■ GIVEN PROBLEM
Extract the lines between the ones holding "const noseTruck = truck('nose', -1);" and "for node in", inclusive, exactly as written and nothing more.

■ ROWS
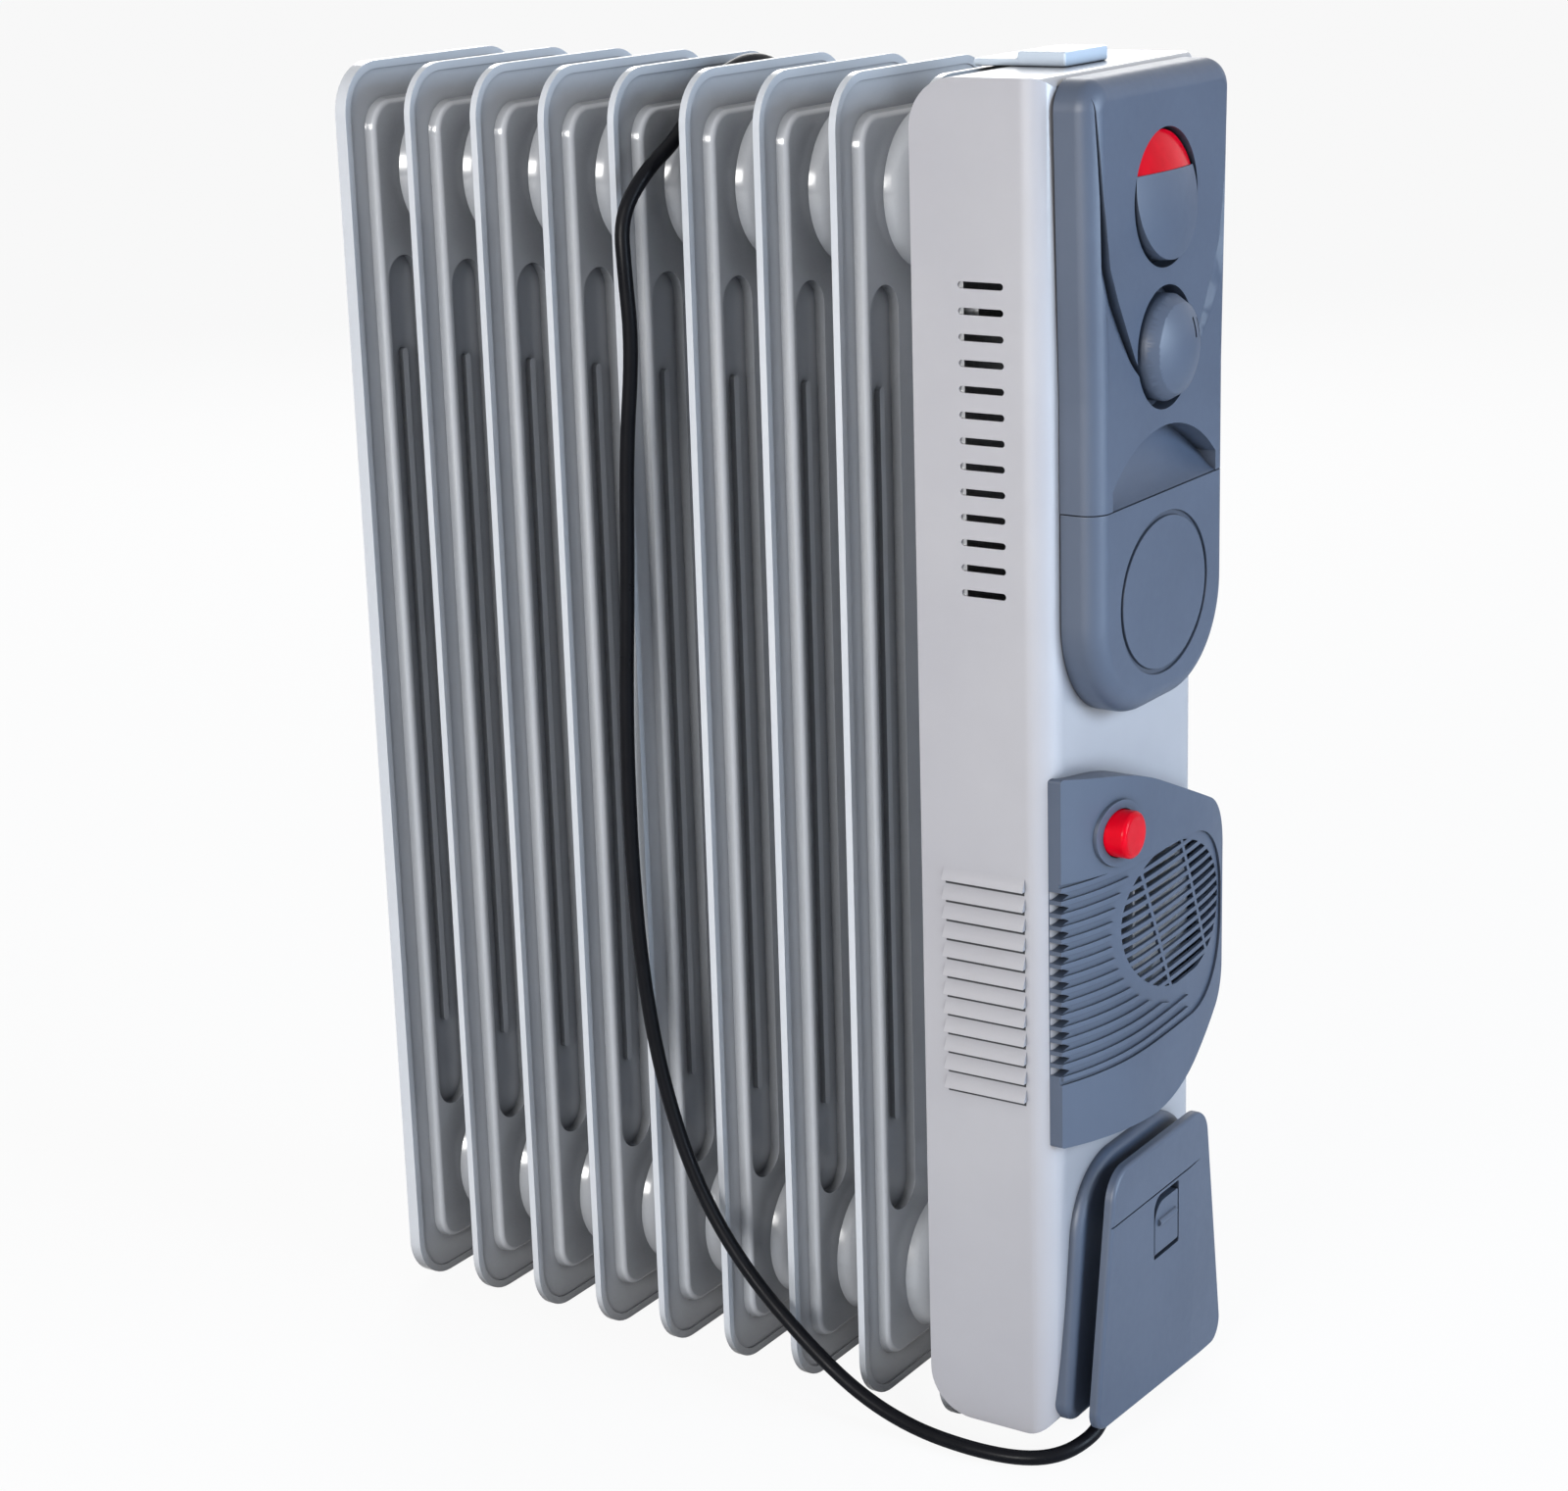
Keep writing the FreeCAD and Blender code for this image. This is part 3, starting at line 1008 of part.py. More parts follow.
def make_ptc():
    """Ceramic heating grid in front of the impeller, hung on two tabs."""
    x0 = X_FRONT - HOUSING_T
    half = PTC_HALF
    grid = box(x0, x0 + PTC_D, GRILLE_Y - half, GRILLE_Y + half, GRILLE_Z - half, GRILLE_Z + half)
    rows = 8
    pitch = (2 * half - 2) / rows
    gaps = [box(x0 - 1, x0 + PTC_D + 1, GRILLE_Y - half + 2, GRILLE_Y + half - 2,
                GRILLE_Z - half + 2 + i * pitch, GRILLE_Z - half + i * pitch + pitch) for i in range(rows)]
    grid = cut_all(grid, gaps)
    for sign in (-1, 1):
        z0, z1 = sorted((GRILLE_Z + sign * (half - 1), GRILLE_Z + sign * (half + PTC_TAB)))
        grid = grid.fuse(box(X_FRONT, X_FRONT + 1.5, GRILLE_Y - 6, GRILLE_Y + 6, z0, z1))
    save("ptc_heater", grid)


# ---------------------------------------------------------------- cord spool
def trapezoid(low_w, top_w, left_z, right_z, top_z, radius):
    """Corners of the spool's base or cover, narrower at the top."""
    return [(-low_w / 2, left_z, COVER_LOW_R), (low_w / 2, right_z, COVER_LOW_R),
            (top_w / 2, top_z, radius), (-top_w / 2, top_z, radius)]


def make_spool():
    base = prism_x(trapezoid(BASE_LOW_W, BASE_TOP_W, BASE_LOW_Z, BASE_LOW_Z, BASE_TOP_Z, BASE_R),
                   X_FRONT - HOUSING_EDGE_R * 0.4, X_BASE)
    base = base.makeFillet(BASE_EDGE_R, [e for e in base.Edges if e.BoundBox.XMin > X_BASE - EPS])
    core = plate(-CORE_W / 2, CORE_W / 2, CORE_LOW_Z, CORE_TOP_Z, CORE_R, X_BASE - 1, X_COVER)
    socket = box(X_BASE - 1, X_COVER, GLAND_Y, GLAND_Y + 14, GLAND_Z - 8, CORE_LOW_Z + 4)
    start = V(X_GLAND, GLAND_Y, GLAND_Z)
    grip = Part.makeCylinder(SLEEVE_R, SLEEVE_GRIP + 4, start - GLAND_WAY * SLEEVE_GRIP, GLAND_WAY)
    spool = fuse([base.cut(housing_block(0)), core, socket])
    y0 = LATCH_Y - LATCH_W / 2 - LATCH_GAP
    y1 = LATCH_Y + LATCH_W / 2 + LATCH_GAP
    room = box(X_COVER - LATCH_ROOM, X_COVER + 1, y0, y1, LATCH_LOW_Z - LATCH_GAP, CORE_TOP_Z + 1)
    save("cord_spool", cut_all(spool, [grip, room]))
    sleeve = Part.makeCylinder(SLEEVE_R, SLEEVE_GRIP, start - GLAND_WAY * SLEEVE_GRIP, GLAND_WAY)
    taper = Part.makeCone(SLEEVE_R, SLEEVE_TIP_R, SLEEVE_L, start, GLAND_WAY)
    save("strain_relief", sleeve.fuse(taper))


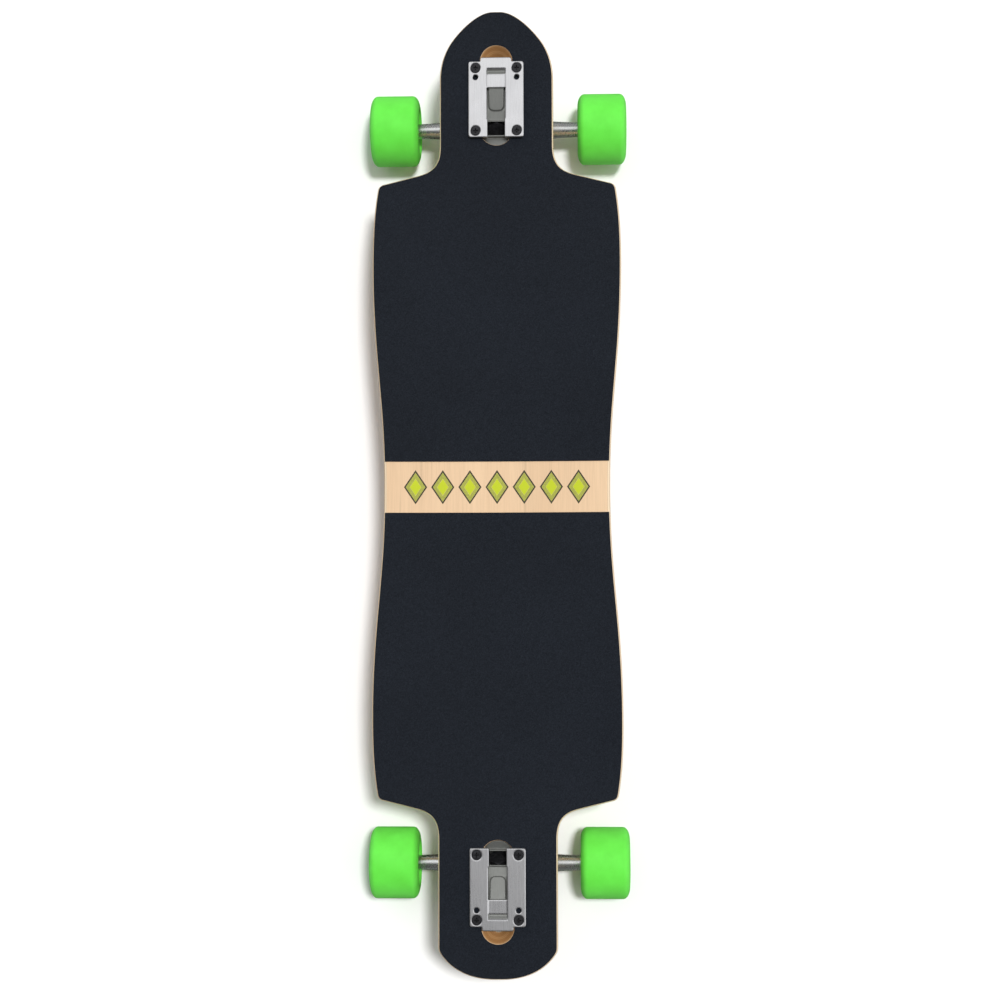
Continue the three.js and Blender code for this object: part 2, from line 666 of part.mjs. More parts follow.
// leftward is the way to the board's left in the truck's own X.
function truck(end, leftward) {
  const group = new THREE.Group();
  const add = (name, geometry, material) => group.add(piece(`${end}_${name}`, geometry, material));
  add('baseplate', baseplate(), castAluminium);
  add('pivot_cup', steering(pivotCup()), cupUrethane);
  add('kingpin', steering(kingpin()), blackSteel);
  const boardBushing = bushing(boardBushingStart, boardBushingStart + boardBushingHeight);
  add('board_bushing', steering(boardBushing), bushingUrethane);
  const roadBushing = bushing(roadBushingEnd - roadBushingHeight, roadBushingEnd);
  add('road_bushing', steering(roadBushing), bushingUrethane);
  const washerBore = kingpinRadius + clearance;
  const washer = (low) => sleeve(washerBore, washerRadius, low, low + washerThickness, 20);
  add('board_washer', steering(washer(boardWasherStart)), brightSteel);
  add('road_washer', steering(washer(roadWasherEnd - washerThickness)), brightSteel);
  const kingpinNut = nut(kingpinNutAcross, washerBore, kingpinNutEnd - kingpinNutHeight, kingpinNutEnd);
  add('kingpin_nut', steering(kingpinNut), brightSteel);
  add('hanger', hanger(), castAluminium);
  const axlePlace = steeringPoint(-axleBack, -axleRake);
  const axle = alongAxle(rod(axleRadius, -axleLength / 2, axleLength / 2, 16));
  add('axle', axle.translate(0, ...axlePlace), brightSteel);
  const nutTop = -deckThickness - clearance;
  for (const [x, y] of boltPlaces) {
    const corner = `${y > 0 ? 'outer' : 'inner'}_${x * leftward > 0 ? 'left' : 'right'}`;
    add(`bolt_${corner}`, deckBolt().translate(x, y, 0), blackSteel);
    const lockNut = nut(deckNutAcross, boltRadius + clearance, nutTop - deckNutHeight, nutTop);
    add(`lock_nut_${corner}`, lockNut.translate(x, y, 0), blackSteel);
  }
  for (const [side, way] of [['left', leftward], ['right', -leftward]]) {
    const corner = new THREE.Group();
    const fit = (name, geometry, material, along) => {
      const mesh = piece(`${end}_${side}_${name}`, geometry, material);
      mesh.position.x = along;
      corner.add(mesh);
    };
    fit('wheel', alongAxle(wheel()), wheelUrethane, wheelOffset);
    fit('inner_bearing', bearing(), shieldSteel, innerBearing);
    fit('outer_bearing', bearing(), shieldSteel, outerBearing);
    fit('bearing_spacer', spacer(), brightSteel, innerBearing + bearingHalf);
    const axleNut = nut(axleNutAcross, axleRadius + clearance, 0, axleNutHeight);
    fit('axle_nut', alongAxle(axleNut), brightSteel, axleNutStart + clearance);
    corner.position.set(0, ...axlePlace);
    corner.rotation.z = way > 0 ? 0 : Math.PI;
    group.add(corner);
  }
  return group;
}

const noseTruck = truck('nose', -1);
noseTruck.position.set(0, plateMiddle, deckTop);
board.add(noseTruck);

const tailTruck = truck('tail', 1);
tailTruck.position.set(0, -plateMiddle, deckTop);
tailTruck.rotation.z = Math.PI;
board.add(tailTruck);

export default board;
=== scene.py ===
"""The finished look of a drop-through longboard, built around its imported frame.

Metres, in the frame's own axes: X to the right, Y to the nose, Z up from the ground.
"""

import json
import math

import bmesh
import bpy
import numpy as np
from mathutils import Matrix, Vector
from mathutils.geometry import delaunay_2d_cdt


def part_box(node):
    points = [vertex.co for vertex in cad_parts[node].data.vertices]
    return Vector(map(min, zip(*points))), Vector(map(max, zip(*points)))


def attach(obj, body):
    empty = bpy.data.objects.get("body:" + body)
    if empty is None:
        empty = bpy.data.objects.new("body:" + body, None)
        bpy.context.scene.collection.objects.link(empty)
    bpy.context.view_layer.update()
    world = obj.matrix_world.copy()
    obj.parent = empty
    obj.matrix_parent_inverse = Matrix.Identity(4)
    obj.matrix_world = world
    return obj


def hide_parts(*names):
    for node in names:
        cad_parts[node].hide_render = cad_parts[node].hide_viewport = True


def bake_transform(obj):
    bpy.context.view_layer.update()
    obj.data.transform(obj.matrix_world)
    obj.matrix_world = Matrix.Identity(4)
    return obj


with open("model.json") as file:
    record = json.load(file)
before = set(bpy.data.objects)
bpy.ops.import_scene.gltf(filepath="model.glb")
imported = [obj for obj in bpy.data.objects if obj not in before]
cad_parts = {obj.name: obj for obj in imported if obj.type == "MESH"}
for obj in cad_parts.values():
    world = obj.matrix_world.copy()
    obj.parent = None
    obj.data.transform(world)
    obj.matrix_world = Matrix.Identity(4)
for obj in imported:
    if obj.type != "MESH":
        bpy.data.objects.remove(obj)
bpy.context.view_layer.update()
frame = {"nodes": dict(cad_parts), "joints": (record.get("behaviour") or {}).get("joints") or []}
MM = 0.001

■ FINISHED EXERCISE
const noseTruck = truck('nose', -1);
noseTruck.position.set(0, plateMiddle, deckTop);
board.add(noseTruck);

const tailTruck = truck('tail', 1);
tailTruck.position.set(0, -plateMiddle, deckTop);
tailTruck.rotation.z = Math.PI;
board.add(tailTruck);

export default board;
=== scene.py ===
"""The finished look of a drop-through longboard, built around its imported frame.

Metres, in the frame's own axes: X to the right, Y to the nose, Z up from the ground.
"""

import json
import math

import bmesh
import bpy
import numpy as np
from mathutils import Matrix, Vector
from mathutils.geometry import delaunay_2d_cdt


def part_box(node):
    points = [vertex.co for vertex in cad_parts[node].data.vertices]
    return Vector(map(min, zip(*points))), Vector(map(max, zip(*points)))


def attach(obj, body):
    empty = bpy.data.objects.get("body:" + body)
    if empty is None:
        empty = bpy.data.objects.new("body:" + body, None)
        bpy.context.scene.collection.objects.link(empty)
    bpy.context.view_layer.update()
    world = obj.matrix_world.copy()
    obj.parent = empty
    obj.matrix_parent_inverse = Matrix.Identity(4)
    obj.matrix_world = world
    return obj


def hide_parts(*names):
    for node in names:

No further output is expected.